(YOUR GOAL): Every entry must be echoed exactly.

(Items from a data source)
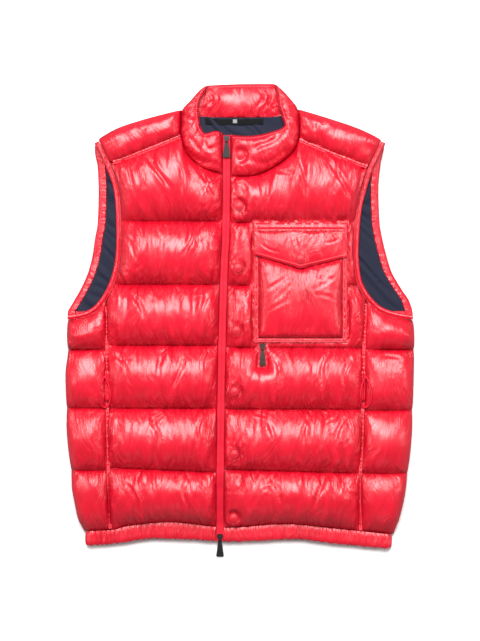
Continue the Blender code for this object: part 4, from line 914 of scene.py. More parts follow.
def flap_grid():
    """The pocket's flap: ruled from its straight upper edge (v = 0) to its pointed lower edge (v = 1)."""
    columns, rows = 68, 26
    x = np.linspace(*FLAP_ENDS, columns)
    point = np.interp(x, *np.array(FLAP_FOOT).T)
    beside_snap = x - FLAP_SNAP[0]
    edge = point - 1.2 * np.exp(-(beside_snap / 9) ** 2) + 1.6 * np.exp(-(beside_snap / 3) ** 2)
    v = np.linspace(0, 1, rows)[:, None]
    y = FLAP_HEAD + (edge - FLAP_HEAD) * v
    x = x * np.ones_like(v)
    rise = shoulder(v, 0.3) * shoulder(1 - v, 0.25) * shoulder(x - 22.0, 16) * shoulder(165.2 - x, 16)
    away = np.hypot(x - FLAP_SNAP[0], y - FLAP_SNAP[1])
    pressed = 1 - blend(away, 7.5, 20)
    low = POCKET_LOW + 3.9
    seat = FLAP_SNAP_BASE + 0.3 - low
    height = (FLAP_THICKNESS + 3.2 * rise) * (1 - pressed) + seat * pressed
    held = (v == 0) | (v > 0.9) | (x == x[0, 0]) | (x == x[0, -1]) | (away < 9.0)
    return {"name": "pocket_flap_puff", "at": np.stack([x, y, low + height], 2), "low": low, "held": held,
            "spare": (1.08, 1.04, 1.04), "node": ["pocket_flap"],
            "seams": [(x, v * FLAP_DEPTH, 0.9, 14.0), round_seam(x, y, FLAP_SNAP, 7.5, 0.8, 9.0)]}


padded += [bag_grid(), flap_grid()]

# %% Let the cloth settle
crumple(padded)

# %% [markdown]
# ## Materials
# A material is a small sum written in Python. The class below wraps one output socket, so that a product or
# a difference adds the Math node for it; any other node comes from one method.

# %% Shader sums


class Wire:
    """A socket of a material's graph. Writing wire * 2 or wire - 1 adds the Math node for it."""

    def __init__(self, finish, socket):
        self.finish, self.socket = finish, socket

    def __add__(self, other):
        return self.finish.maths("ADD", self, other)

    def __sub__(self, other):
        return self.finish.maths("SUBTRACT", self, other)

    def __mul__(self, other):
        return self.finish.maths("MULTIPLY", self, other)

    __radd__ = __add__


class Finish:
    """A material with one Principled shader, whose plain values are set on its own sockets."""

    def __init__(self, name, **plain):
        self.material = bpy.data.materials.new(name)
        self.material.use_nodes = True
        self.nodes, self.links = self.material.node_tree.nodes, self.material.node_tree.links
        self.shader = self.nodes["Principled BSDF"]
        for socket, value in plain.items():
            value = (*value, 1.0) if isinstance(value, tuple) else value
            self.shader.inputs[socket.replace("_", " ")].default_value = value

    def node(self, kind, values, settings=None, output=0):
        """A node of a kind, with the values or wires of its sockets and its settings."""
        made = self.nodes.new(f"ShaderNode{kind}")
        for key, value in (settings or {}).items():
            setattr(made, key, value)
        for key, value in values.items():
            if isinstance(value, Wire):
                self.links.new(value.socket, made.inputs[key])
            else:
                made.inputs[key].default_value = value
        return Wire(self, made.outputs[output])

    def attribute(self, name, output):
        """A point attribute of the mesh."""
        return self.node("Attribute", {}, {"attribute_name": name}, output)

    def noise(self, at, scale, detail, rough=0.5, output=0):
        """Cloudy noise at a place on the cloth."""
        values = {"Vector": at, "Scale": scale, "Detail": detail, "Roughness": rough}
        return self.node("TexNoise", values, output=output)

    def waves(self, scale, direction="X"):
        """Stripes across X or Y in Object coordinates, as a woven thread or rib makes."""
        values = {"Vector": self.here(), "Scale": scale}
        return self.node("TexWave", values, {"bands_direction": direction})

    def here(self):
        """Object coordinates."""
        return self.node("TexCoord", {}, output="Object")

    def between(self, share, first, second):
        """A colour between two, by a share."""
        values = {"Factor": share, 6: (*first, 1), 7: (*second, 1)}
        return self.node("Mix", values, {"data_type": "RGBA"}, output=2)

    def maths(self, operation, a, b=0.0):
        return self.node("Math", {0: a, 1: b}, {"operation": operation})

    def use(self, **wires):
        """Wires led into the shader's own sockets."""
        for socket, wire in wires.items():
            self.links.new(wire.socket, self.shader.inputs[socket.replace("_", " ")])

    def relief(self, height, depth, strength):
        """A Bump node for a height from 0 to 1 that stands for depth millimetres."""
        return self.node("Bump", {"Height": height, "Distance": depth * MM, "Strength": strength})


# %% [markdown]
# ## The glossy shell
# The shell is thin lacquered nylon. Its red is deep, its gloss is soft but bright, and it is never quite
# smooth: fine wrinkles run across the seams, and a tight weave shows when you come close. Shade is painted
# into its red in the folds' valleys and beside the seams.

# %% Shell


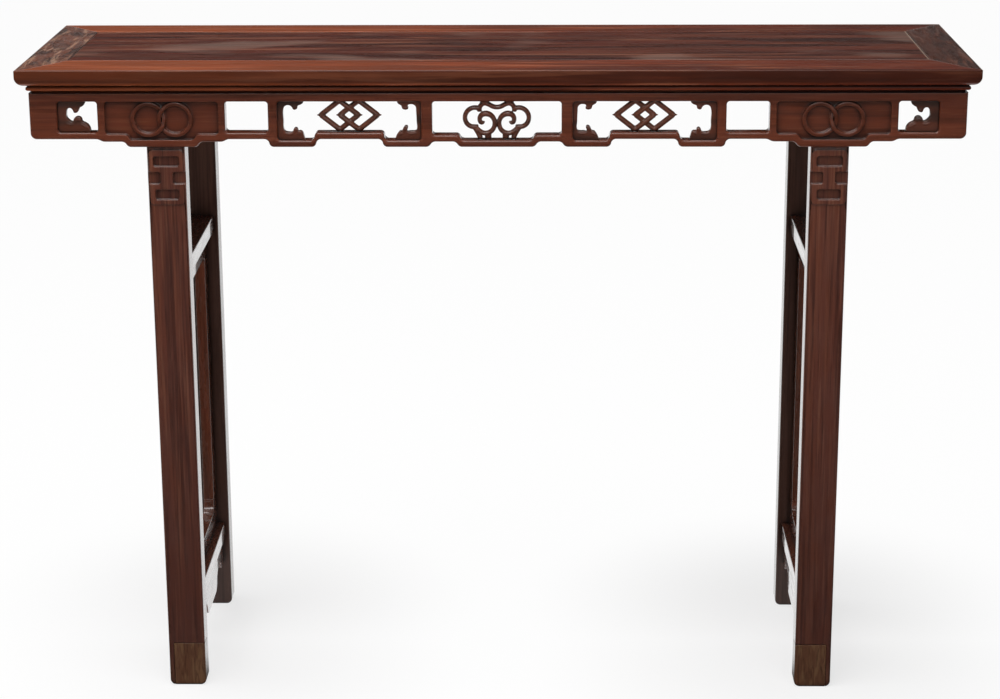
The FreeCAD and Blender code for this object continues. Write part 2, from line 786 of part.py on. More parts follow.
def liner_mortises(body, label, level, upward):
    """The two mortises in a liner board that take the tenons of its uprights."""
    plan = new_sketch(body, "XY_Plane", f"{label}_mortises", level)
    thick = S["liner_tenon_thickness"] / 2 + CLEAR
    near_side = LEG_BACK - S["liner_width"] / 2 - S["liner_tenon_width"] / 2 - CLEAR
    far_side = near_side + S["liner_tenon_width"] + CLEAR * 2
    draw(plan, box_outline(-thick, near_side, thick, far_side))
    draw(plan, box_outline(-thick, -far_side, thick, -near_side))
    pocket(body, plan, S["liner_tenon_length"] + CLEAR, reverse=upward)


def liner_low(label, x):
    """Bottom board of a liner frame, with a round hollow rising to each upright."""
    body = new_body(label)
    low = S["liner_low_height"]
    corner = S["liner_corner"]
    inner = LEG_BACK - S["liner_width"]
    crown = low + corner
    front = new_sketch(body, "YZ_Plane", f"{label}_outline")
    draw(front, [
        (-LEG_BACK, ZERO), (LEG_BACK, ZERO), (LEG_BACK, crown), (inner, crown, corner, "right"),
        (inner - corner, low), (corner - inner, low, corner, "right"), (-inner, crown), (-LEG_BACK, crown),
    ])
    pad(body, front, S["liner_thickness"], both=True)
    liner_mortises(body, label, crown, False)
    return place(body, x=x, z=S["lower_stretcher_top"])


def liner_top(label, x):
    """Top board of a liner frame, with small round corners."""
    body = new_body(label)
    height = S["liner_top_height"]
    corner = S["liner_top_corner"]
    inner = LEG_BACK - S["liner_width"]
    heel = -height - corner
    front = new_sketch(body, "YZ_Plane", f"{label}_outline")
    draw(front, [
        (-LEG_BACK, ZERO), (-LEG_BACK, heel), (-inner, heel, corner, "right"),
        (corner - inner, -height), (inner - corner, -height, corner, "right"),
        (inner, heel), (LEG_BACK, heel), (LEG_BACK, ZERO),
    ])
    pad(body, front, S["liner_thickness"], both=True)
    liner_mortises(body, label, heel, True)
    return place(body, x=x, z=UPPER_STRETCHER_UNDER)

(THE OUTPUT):
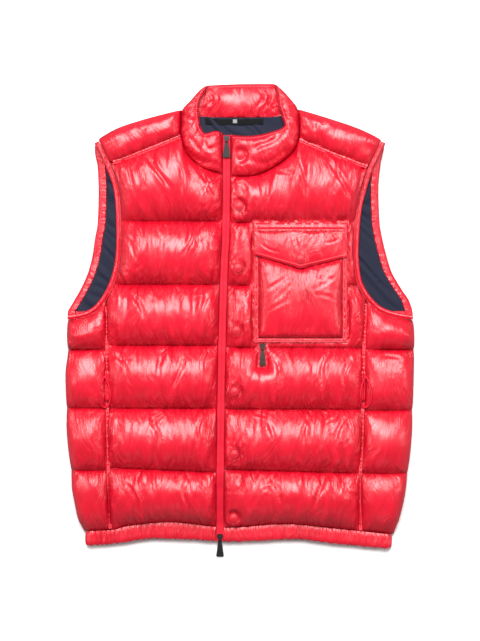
Continue the Blender code for this object: part 4, from line 914 of scene.py. More parts follow.
def flap_grid():
    """The pocket's flap: ruled from its straight upper edge (v = 0) to its pointed lower edge (v = 1)."""
    columns, rows = 68, 26
    x = np.linspace(*FLAP_ENDS, columns)
    point = np.interp(x, *np.array(FLAP_FOOT).T)
    beside_snap = x - FLAP_SNAP[0]
    edge = point - 1.2 * np.exp(-(beside_snap / 9) ** 2) + 1.6 * np.exp(-(beside_snap / 3) ** 2)
    v = np.linspace(0, 1, rows)[:, None]
    y = FLAP_HEAD + (edge - FLAP_HEAD) * v
    x = x * np.ones_like(v)
    rise = shoulder(v, 0.3) * shoulder(1 - v, 0.25) * shoulder(x - 22.0, 16) * shoulder(165.2 - x, 16)
    away = np.hypot(x - FLAP_SNAP[0], y - FLAP_SNAP[1])
    pressed = 1 - blend(away, 7.5, 20)
    low = POCKET_LOW + 3.9
    seat = FLAP_SNAP_BASE + 0.3 - low
    height = (FLAP_THICKNESS + 3.2 * rise) * (1 - pressed) + seat * pressed
    held = (v == 0) | (v > 0.9) | (x == x[0, 0]) | (x == x[0, -1]) | (away < 9.0)
    return {"name": "pocket_flap_puff", "at": np.stack([x, y, low + height], 2), "low": low, "held": held,
            "spare": (1.08, 1.04, 1.04), "node": ["pocket_flap"],
            "seams": [(x, v * FLAP_DEPTH, 0.9, 14.0), round_seam(x, y, FLAP_SNAP, 7.5, 0.8, 9.0)]}


padded += [bag_grid(), flap_grid()]

# %% Let the cloth settle
crumple(padded)

# %% [markdown]
# ## Materials
# A material is a small sum written in Python. The class below wraps one output socket, so that a product or
# a difference adds the Math node for it; any other node comes from one method.

# %% Shader sums


class Wire:
    """A socket of a material's graph. Writing wire * 2 or wire - 1 adds the Math node for it."""

    def __init__(self, finish, socket):
        self.finish, self.socket = finish, socket

    def __add__(self, other):
        return self.finish.maths("ADD", self, other)

    def __sub__(self, other):
        return self.finish.maths("SUBTRACT", self, other)

    def __mul__(self, other):
        return self.finish.maths("MULTIPLY", self, other)

    __radd__ = __add__


class Finish:
    """A material with one Principled shader, whose plain values are set on its own sockets."""

    def __init__(self, name, **plain):
        self.material = bpy.data.materials.new(name)
        self.material.use_nodes = True
        self.nodes, self.links = self.material.node_tree.nodes, self.material.node_tree.links
        self.shader = self.nodes["Principled BSDF"]
        for socket, value in plain.items():
            value = (*value, 1.0) if isinstance(value, tuple) else value
            self.shader.inputs[socket.replace("_", " ")].default_value = value

    def node(self, kind, values, settings=None, output=0):
        """A node of a kind, with the values or wires of its sockets and its settings."""
        made = self.nodes.new(f"ShaderNode{kind}")
        for key, value in (settings or {}).items():
            setattr(made, key, value)
        for key, value in values.items():
            if isinstance(value, Wire):
                self.links.new(value.socket, made.inputs[key])
            else:
                made.inputs[key].default_value = value
        return Wire(self, made.outputs[output])

    def attribute(self, name, output):
        """A point attribute of the mesh."""
        return self.node("Attribute", {}, {"attribute_name": name}, output)

    def noise(self, at, scale, detail, rough=0.5, output=0):
        """Cloudy noise at a place on the cloth."""
        values = {"Vector": at, "Scale": scale, "Detail": detail, "Roughness": rough}
        return self.node("TexNoise", values, output=output)

    def waves(self, scale, direction="X"):
        """Stripes across X or Y in Object coordinates, as a woven thread or rib makes."""
        values = {"Vector": self.here(), "Scale": scale}
        return self.node("TexWave", values, {"bands_direction": direction})

    def here(self):
        """Object coordinates."""
        return self.node("TexCoord", {}, output="Object")

    def between(self, share, first, second):
        """A colour between two, by a share."""
        values = {"Factor": share, 6: (*first, 1), 7: (*second, 1)}
        return self.node("Mix", values, {"data_type": "RGBA"}, output=2)

    def maths(self, operation, a, b=0.0):
        return self.node("Math", {0: a, 1: b}, {"operation": operation})

    def use(self, **wires):
        """Wires led into the shader's own sockets."""
        for socket, wire in wires.items():
            self.links.new(wire.socket, self.shader.inputs[socket.replace("_", " ")])

    def relief(self, height, depth, strength):
        """A Bump node for a height from 0 to 1 that stands for depth millimetres."""
        return self.node("Bump", {"Height": height, "Distance": depth * MM, "Strength": strength})


# %% [markdown]
# ## The glossy shell
# The shell is thin lacquered nylon. Its red is deep, its gloss is soft but bright, and it is never quite
# smooth: fine wrinkles run across the seams, and a tight weave shows when you come close. Shade is painted
# into its red in the folds' valleys and beside the seams.

# %% Shell


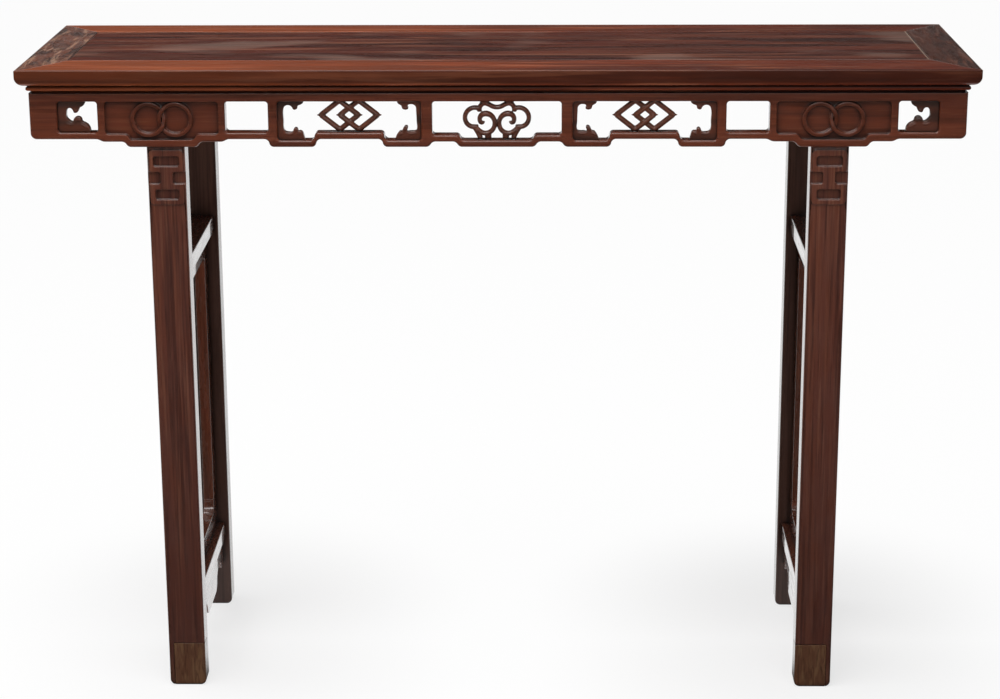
The FreeCAD and Blender code for this object continues. Write part 2, from line 786 of part.py on. More parts follow.
def liner_mortises(body, label, level, upward):
    """The two mortises in a liner board that take the tenons of its uprights."""
    plan = new_sketch(body, "XY_Plane", f"{label}_mortises", level)
    thick = S["liner_tenon_thickness"] / 2 + CLEAR
    near_side = LEG_BACK - S["liner_width"] / 2 - S["liner_tenon_width"] / 2 - CLEAR
    far_side = near_side + S["liner_tenon_width"] + CLEAR * 2
    draw(plan, box_outline(-thick, near_side, thick, far_side))
    draw(plan, box_outline(-thick, -far_side, thick, -near_side))
    pocket(body, plan, S["liner_tenon_length"] + CLEAR, reverse=upward)


def liner_low(label, x):
    """Bottom board of a liner frame, with a round hollow rising to each upright."""
    body = new_body(label)
    low = S["liner_low_height"]
    corner = S["liner_corner"]
    inner = LEG_BACK - S["liner_width"]
    crown = low + corner
    front = new_sketch(body, "YZ_Plane", f"{label}_outline")
    draw(front, [
        (-LEG_BACK, ZERO), (LEG_BACK, ZERO), (LEG_BACK, crown), (inner, crown, corner, "right"),
        (inner - corner, low), (corner - inner, low, corner, "right"), (-inner, crown), (-LEG_BACK, crown),
    ])
    pad(body, front, S["liner_thickness"], both=True)
    liner_mortises(body, label, crown, False)
    return place(body, x=x, z=S["lower_stretcher_top"])


def liner_top(label, x):
    """Top board of a liner frame, with small round corners."""
    body = new_body(label)
    height = S["liner_top_height"]
    corner = S["liner_top_corner"]
    inner = LEG_BACK - S["liner_width"]
    heel = -height - corner
    front = new_sketch(body, "YZ_Plane", f"{label}_outline")
    draw(front, [
        (-LEG_BACK, ZERO), (-LEG_BACK, heel), (-inner, heel, corner, "right"),
        (corner - inner, -height), (inner - corner, -height, corner, "right"),
        (inner, heel), (LEG_BACK, heel), (LEG_BACK, ZERO),
    ])
    pad(body, front, S["liner_thickness"], both=True)
    liner_mortises(body, label, heel, True)
    return place(body, x=x, z=UPPER_STRETCHER_UNDER)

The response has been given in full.